| PROBLEM TO SOLVE |
Starting at the line with "Break this object" in it, reproduce each line below through the last one, exactly, and include nothing else.
+++ INFORMATION SUPPLIED +++
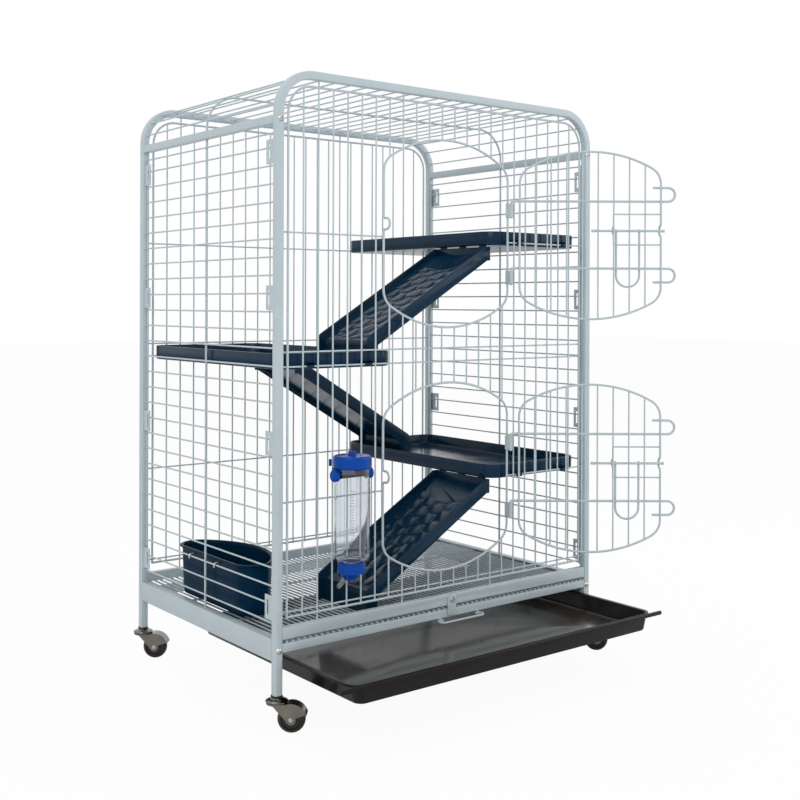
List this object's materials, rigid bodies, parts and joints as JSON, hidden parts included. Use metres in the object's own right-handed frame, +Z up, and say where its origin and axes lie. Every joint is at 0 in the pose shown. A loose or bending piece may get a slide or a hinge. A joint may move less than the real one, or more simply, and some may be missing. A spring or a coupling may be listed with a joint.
{
  "type": "ferret cage",
  "caption": "Tall wire pet cage on swivel casters with hinged doors, shelves joined by ramps, a floor grate over a slide-out tray, a bowl and a pull-off water bottle.",
  "frame": {"origin": "on the floor, midway between the four posts", "axes": "+Z up, +X to the right seen from the front, +Y from the front to the back; doors drawn open and tray partly out"},
  "size_m": [0.6836, 0.62, 0.936],
  "materials": {
    "frame_steel": "pale blue-grey powder coat, satin",
    "zinc_steel": "zinc plated",
    "navy_plastic": "dark navy, slight sheen",
    "bowl_plastic": "dark blue gloss",
    "black_tray": "black gloss",
    "black_insert": "black, matt",
    "blue_cap": "bright blue gloss",
    "bottle_clear": "clear",
    "wheel_black": "black, satin"
  },
  "bodies": {
    "cage_frame": {"front_hoop": "frame_steel", "rear_hoop": "frame_steel", "front_panel": "frame_steel", "back_panel": "frame_steel", "left_panel": "frame_steel", "right_panel": "frame_steel", "top_grille": "frame_steel", "left_top_rail": "frame_steel", "right_top_rail": "frame_steel", "left_base_plate": "frame_steel", "right_base_plate": "frame_steel", "front_upper_rail": "frame_steel", "front_lower_rail": "frame_steel", "rear_upper_rail": "frame_steel", "rear_lower_rail": "frame_steel", "panel_tabs": "frame_steel", "frame_bolts": "zinc_steel", "floor_grate": "frame_steel", "latch_screw": "zinc_steel", "upper_door_clips": "frame_steel", "lower_door_clips": "frame_steel", "top_shelf": "navy_plastic", "middle_shelf": "navy_plastic", "lower_shelf": "navy_plastic", "upper_ramp": "navy_plastic", "middle_ramp": "navy_plastic", "lower_ramp": "navy_plastic", "bowl": "bowl_plastic", "bowl_fixings": "zinc_steel", "bottle_holder": "blue_cap", "post_inserts": "black_insert", "caster_stems": "zinc_steel"},
    "upper_door_body": {"upper_door": "frame_steel"},
    "upper_bolt_body": {"upper_door_bolt": "frame_steel"},
    "lower_door_body": {"lower_door": "frame_steel"},
    "lower_bolt_body": {"lower_door_bolt": "frame_steel"},
    "tray_body": {"tray": "black_tray"},
    "latch_body": {"grate_latch": "frame_steel"},
    "bail_body": {"tray_bail": "frame_steel"},
    "bottle": {"bottle_body": "bottle_clear", "bottle_top_cap": "blue_cap", "bottle_lower_cap": "blue_cap", "bottle_spout": "zinc_steel", "bottle_ball": "zinc_steel"},
    "front_left_caster": {"front_left_fork": "zinc_steel", "front_left_axle": "zinc_steel"},
    "front_left_roller": {"front_left_wheel": "wheel_black"},
    "front_right_caster": {"front_right_fork": "zinc_steel", "front_right_axle": "zinc_steel"},
    "front_right_roller": {"front_right_wheel": "wheel_black"},
    "rear_left_caster": {"rear_left_fork": "zinc_steel", "rear_left_axle": "zinc_steel"},
    "rear_left_roller": {"rear_left_wheel": "wheel_black"},
    "rear_right_caster": {"rear_right_fork": "zinc_steel", "rear_right_axle": "zinc_steel"},
    "rear_right_roller": {"rear_right_wheel": "wheel_black"}
  },
  "joints": [
    {"name": "upper_door_hinge", "type": "hinge", "parent": "cage_frame", "child": "upper_door_body", "pos_m": [0.1279, -0.223, 0.713], "axis": [0, 0, 1], "range_deg": [-142, 28]},
    {"name": "upper_bolt_slide", "type": "slide", "parent": "upper_door_body", "child": "upper_bolt_body", "axis": [0.788, -0.6157, 0], "range_m": [0, 0.015]},
    {"name": "lower_door_hinge", "type": "hinge", "parent": "cage_frame", "child": "lower_door_body", "pos_m": [0.1279, -0.223, 0.332], "axis": [0, 0, 1], "range_deg": [-142, 28]},
    {"name": "lower_bolt_slide", "type": "slide", "parent": "lower_door_body", "child": "lower_bolt_body", "axis": [0.788, -0.6157, 0], "range_m": [0, 0.015]},
    {"name": "tray_slide", "type": "slide", "parent": "cage_frame", "child": "tray_body", "axis": [0, 1, 0], "range_m": [-0.275, 0.146]},
    {"name": "latch_pivot", "type": "hinge", "parent": "cage_frame", "child": "latch_body", "pos_m": [0.004, -0.2209, 0.138], "axis": [0, 1, 0], "range_deg": [-120, 120]},
    {"name": "bail_swing", "type": "hinge", "parent": "cage_frame", "child": "bail_body", "pos_m": [0.019, -0.222, 0.108], "axis": [-1, 0, 0], "range_deg": [0, 60]},
    {"name": "bottle_pull", "type": "slide", "parent": "cage_frame", "child": "bottle", "axis": [0, -1, 0], "range_m": [0, 0.06]},
    {"name": "front_left_swivel", "type": "hinge", "parent": "cage_frame", "child": "front_left_caster", "pos_m": [-0.314, -0.214, 0.0415], "axis": [0, 0, 1], "continuous": true},
    {"name": "front_left_roll", "type": "hinge", "parent": "front_left_caster", "child": "front_left_roller", "pos_m": [-0.29791, -0.2275, 0.02], "axis": [0.6428, 0.766, 0], "continuous": true},
    {"name": "front_right_swivel", "type": "hinge", "parent": "cage_frame", "child": "front_right_caster", "pos_m": [0.314, -0.214, 0.0415], "axis": [0, 0, 1], "continuous": true},
    {"name": "front_right_roll", "type": "hinge", "parent": "front_right_caster", "child": "front_right_roller", "pos_m": [0.33009, -0.2275, 0.02], "axis": [0.6428, 0.766, 0], "continuous": true},
    {"name": "rear_left_swivel", "type": "hinge", "parent": "cage_frame", "child": "rear_left_caster", "pos_m": [-0.314, 0.214, 0.0415], "axis": [0, 0, 1], "continuous": true},
    {"name": "rear_left_roll", "type": "hinge", "parent": "rear_left_caster", "child": "rear_left_roller", "pos_m": [-0.29791, 0.2005, 0.02], "axis": [0.6428, 0.766, 0], "continuous": true},
    {"name": "rear_right_swivel", "type": "hinge", "parent": "cage_frame", "child": "rear_right_caster", "pos_m": [0.314, 0.214, 0.0415], "axis": [0, 0, 1], "continuous": true},
    {"name": "rear_right_roll", "type": "hinge", "parent": "rear_right_caster", "child": "rear_right_roller", "pos_m": [0.33009, 0.2005, 0.02], "axis": [0.6428, 0.766, 0], "continuous": true}
  ]
}
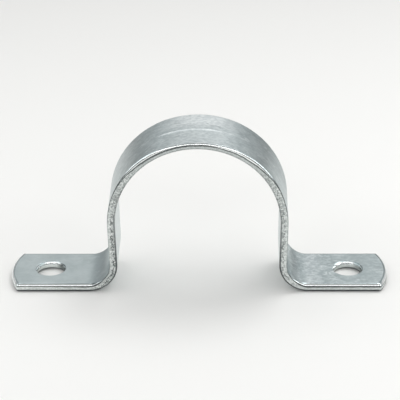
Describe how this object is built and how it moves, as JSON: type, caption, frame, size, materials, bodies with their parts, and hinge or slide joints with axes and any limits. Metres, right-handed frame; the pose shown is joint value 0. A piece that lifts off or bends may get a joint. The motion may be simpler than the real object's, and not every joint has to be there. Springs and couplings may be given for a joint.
{
  "type": "conduit strap",
  "caption": "Pressed steel strap: a deep arch grips a round conduit from outside, and its flat feet screw to the wall.",
  "frame": {"origin": "on the wall side of the feet, midway between the two screw holes", "axes": "+X from hole to hole, +Y along the conduit, +Z away from the wall"},
  "size_m": [0.0988, 0.0176, 0.0427],
  "materials": {
    "zinc_plated_steel": "satin zinc plate, slightly blue"
  },
  "bodies": {
    "root": {"conduit_strap": "zinc_plated_steel"}
  },
  "joints": []
}
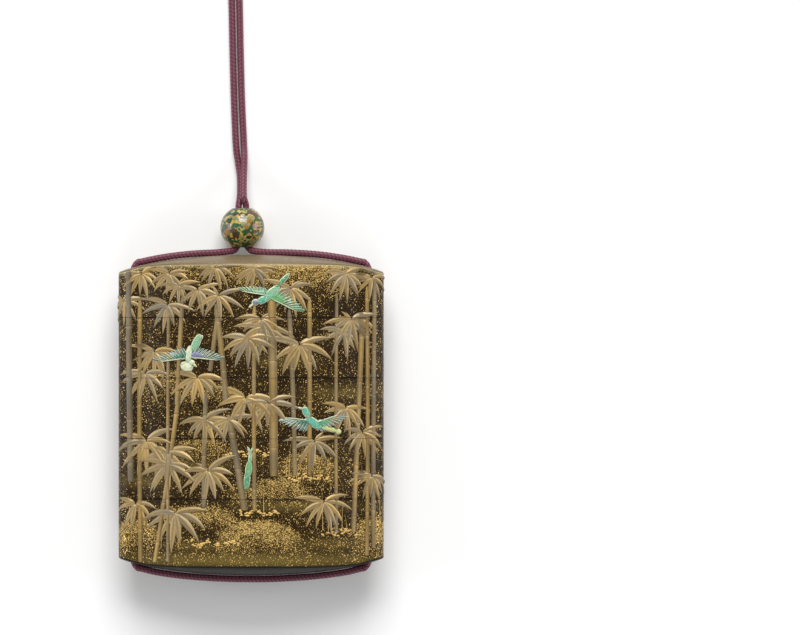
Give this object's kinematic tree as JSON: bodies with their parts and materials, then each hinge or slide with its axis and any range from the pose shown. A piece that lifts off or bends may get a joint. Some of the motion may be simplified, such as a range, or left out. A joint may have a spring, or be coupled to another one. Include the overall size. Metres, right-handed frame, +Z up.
{
  "type": "inro case",
  "caption": "Small tiered case of lacquered wood, lens-shaped in section, with inlaid birds and shoots, a braided cord through both sides and a sliding bead.",
  "frame": {"origin": "under the middle of the case, on the surface that it lies on, back down, measured without the cord, its knot and the bead", "axes": "+Z up out of the picture side, +Y towards the lid, +X to the right as the picture side is read"},
  "size_m": [0.072, 0.1965, 0.0241],
  "materials": {
    "lacquer": "satin",
    "shell_inlay": "gloss",
    "ivory_inlay": "satin",
    "braided_silk": "matte",
    "glazed_bead": "gloss"
  },
  "bodies": {
    "root": {"lid": "lacquer", "tier_1": "lacquer", "tier_2": "lacquer", "tier_3": "lacquer", "tier_4": "lacquer", "bird_front_lid": "shell_inlay", "bird_front_upper": "ivory_inlay", "bird_front_middle": "shell_inlay", "shoot_front": "shell_inlay", "bird_back_lid": "ivory_inlay", "bird_back_upper": "shell_inlay", "bird_back_middle": "shell_inlay", "shoot_back_left": "shell_inlay", "shoot_back_right": "shell_inlay", "bird_back_bottom": "shell_inlay", "cord_under": "braided_silk", "cord_left": "braided_silk", "cord_right": "braided_silk", "cord_knot": "braided_silk", "ojime_bead": "glazed_bead"}
  },
  "joints": []
}
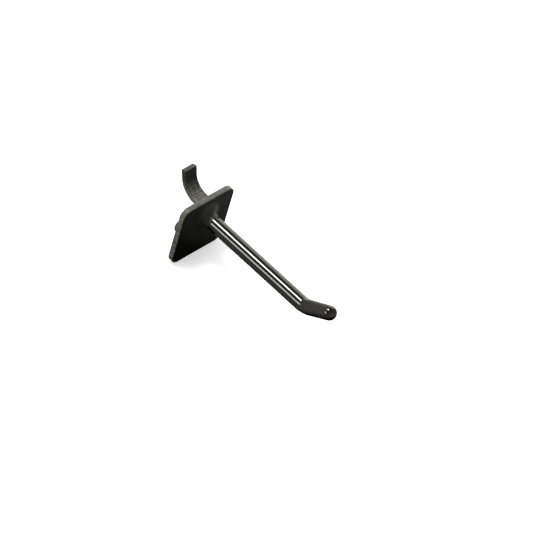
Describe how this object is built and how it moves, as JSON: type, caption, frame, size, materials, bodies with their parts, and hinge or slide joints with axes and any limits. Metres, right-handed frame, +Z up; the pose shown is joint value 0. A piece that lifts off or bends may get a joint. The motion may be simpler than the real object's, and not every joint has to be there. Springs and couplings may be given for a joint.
{
  "type": "pegboard hook",
  "caption": "Peg hook: a round arm with an upturned tip on a flat back plate, with a curved prong and a round peg behind that hold it in a perforated board.",
  "frame": {"origin": "centre of the back plate's rear face, which lies on the board", "axes": "+Y into the board, -Y out along the arm, +Z up, X across the plate"},
  "size_m": [0.0346, 0.1081, 0.0452],
  "materials": {
    "plate_finish": "satin black over pressed steel, greyer along its sheared edges",
    "arm_finish": "black nickel plate over drawn bar, near mirror",
    "ring_finish": "satin black over a weld dressed smooth",
    "prong_finish": "satin black over sheared strip, mottled and slightly rough",
    "peg_finish": "satin black over turned bar",
    "weld_finish": "black over a rippled weld bead, worn to grey on its ridges"
  },
  "bodies": {
    "root": {"back_plate": "plate_finish", "hook_arm": "arm_finish", "arm_weld": "ring_finish", "retaining_prong": "prong_finish", "prong_weld": "weld_finish", "locating_peg": "peg_finish"}
  },
  "joints": []
}
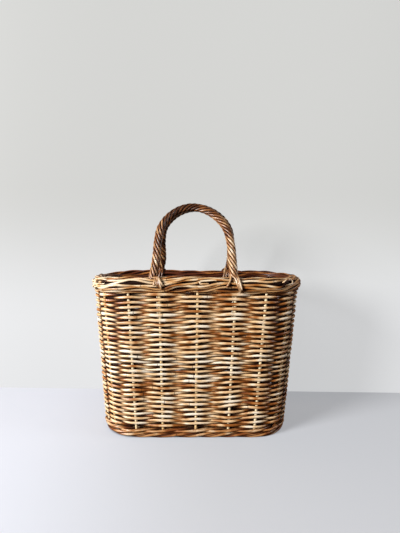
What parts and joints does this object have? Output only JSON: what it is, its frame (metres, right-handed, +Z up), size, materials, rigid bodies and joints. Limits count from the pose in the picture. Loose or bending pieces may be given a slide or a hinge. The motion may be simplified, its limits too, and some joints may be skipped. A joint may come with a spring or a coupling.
{
  "type": "rattan tote bag",
  "caption": "Open woven rattan shopping tote with a tapered rounded body, rolled border and two roped bow handles.",
  "frame": {"origin": "middle of the footprint, on the surface the bag stands on", "axes": "+Z up, -Y to the front, +X to the right along the bag's length seen from the front"},
  "size_m": [0.342, 0.1588, 0.372],
  "materials": {
    "weaver": "satin",
    "stake": "satin",
    "border_rod": "satin",
    "foot_rod": "satin",
    "handle_rope": "satin",
    "handle_core": "satin"
  },
  "bodies": {
    "root": {"foot_ring": "foot_rod", "cross_stake_1": "stake", "cross_stake_2": "stake", "cross_stake_3": "stake", "cross_stake_4": "stake", "cross_stake_5": "stake", "long_stake_1": "stake", "long_stake_2": "stake", "long_stake_3": "stake", "long_stake_4": "stake", "long_stake_5": "stake", "base_filler_front_1": "weaver", "base_filler_front_2": "weaver", "base_filler_back_1": "weaver", "base_filler_back_2": "weaver", "foot_wale_a": "foot_rod", "foot_wale_b": "foot_rod", "siding_a_1": "weaver", "siding_a_2": "weaver", "siding_a_3": "weaver", "siding_a_4": "weaver", "siding_b_1": "weaver", "siding_b_2": "weaver", "siding_b_3": "weaver", "siding_b_4": "weaver", "border_strand_1": "border_rod", "border_strand_2": "border_rod", "border_strand_3": "border_rod", "border_strand_4": "border_rod", "handle_front_core": "handle_core", "handle_front_rope": "handle_rope", "tail_front_left_1": "handle_rope", "tail_front_left_2": "handle_rope", "tail_front_right_1": "handle_rope", "tail_front_right_2": "handle_rope", "handle_back_core": "handle_core", "handle_back_rope": "handle_rope", "tail_back_left_1": "handle_rope", "tail_back_left_2": "handle_rope", "tail_back_right_1": "handle_rope", "tail_back_right_2": "handle_rope"}
  },
  "joints": []
}
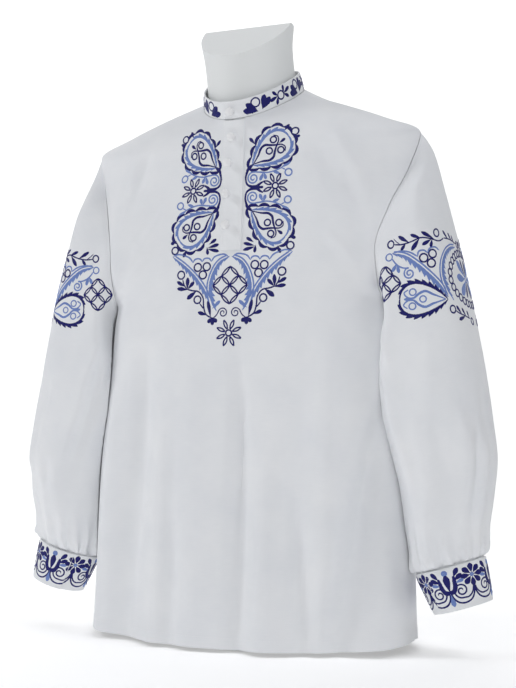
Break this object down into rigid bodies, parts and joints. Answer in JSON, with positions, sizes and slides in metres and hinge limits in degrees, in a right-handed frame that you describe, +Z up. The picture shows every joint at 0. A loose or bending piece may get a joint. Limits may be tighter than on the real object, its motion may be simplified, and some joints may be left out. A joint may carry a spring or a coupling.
{
  "type": "embroidered folk shirt on a limbless dress form",
  "caption": "White cotton pullover shirt with band collar, buttoned half placket and full gathered sleeves, embroidered in blue, worn by a headless, armless dress form",
  "frame": {"origin": "centre of the flat base of the dress form, on the surface that it stands on", "axes": "+Z up, -Y the front of the shirt, +X the wearer's left"},
  "size_m": [0.6824, 0.232, 0.84],
  "materials": {
    "cotton": "plain weave, matt",
    "thread_button": "crocheted thread",
    "form_cover": "matt white"
  },
  "bodies": {
    "root": {"shirt_front": "cotton", "shirt_back": "cotton", "sleeve_right": "cotton", "sleeve_left": "cotton", "collar_band": "cotton", "placket": "cotton", "cuff_right": "cotton", "cuff_left": "cotton", "button_1": "thread_button", "button_2": "thread_button", "button_3": "thread_button", "button_4": "thread_button", "button_5": "thread_button", "dress_form": "form_cover"}
  },
  "joints": []
}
+++
| EXERCISE SOLUTION |
Break this object down into rigid bodies, parts and joints. Answer in JSON, with positions, sizes and slides in metres and hinge limits in degrees, in a right-handed frame that you describe, +Z up. The picture shows every joint at 0. A loose or bending piece may get a joint. Limits may be tighter than on the real object, its motion may be simplified, and some joints may be left out. A joint may carry a spring or a coupling.
{
  "type": "embroidered folk shirt on a limbless dress form",
  "caption": "White cotton pullover shirt with band collar, buttoned half placket and full gathered sleeves, embroidered in blue, worn by a headless, armless dress form",
  "frame": {"origin": "centre of the flat base of the dress form, on the surface that it stands on", "axes": "+Z up, -Y the front of the shirt, +X the wearer's left"},
  "size_m": [0.6824, 0.232, 0.84],
  "materials": {
    "cotton": "plain weave, matt",
    "thread_button": "crocheted thread",
    "form_cover": "matt white"
  },
  "bodies": {
    "root": {"shirt_front": "cotton", "shirt_back": "cotton", "sleeve_right": "cotton", "sleeve_left": "cotton", "collar_band": "cotton", "placket": "cotton", "cuff_right": "cotton", "cuff_left": "cotton", "button_1": "thread_button", "button_2": "thread_button", "button_3": "thread_button", "button_4": "thread_button", "button_5": "thread_button", "dress_form": "form_cover"}
  },
  "joints": []
}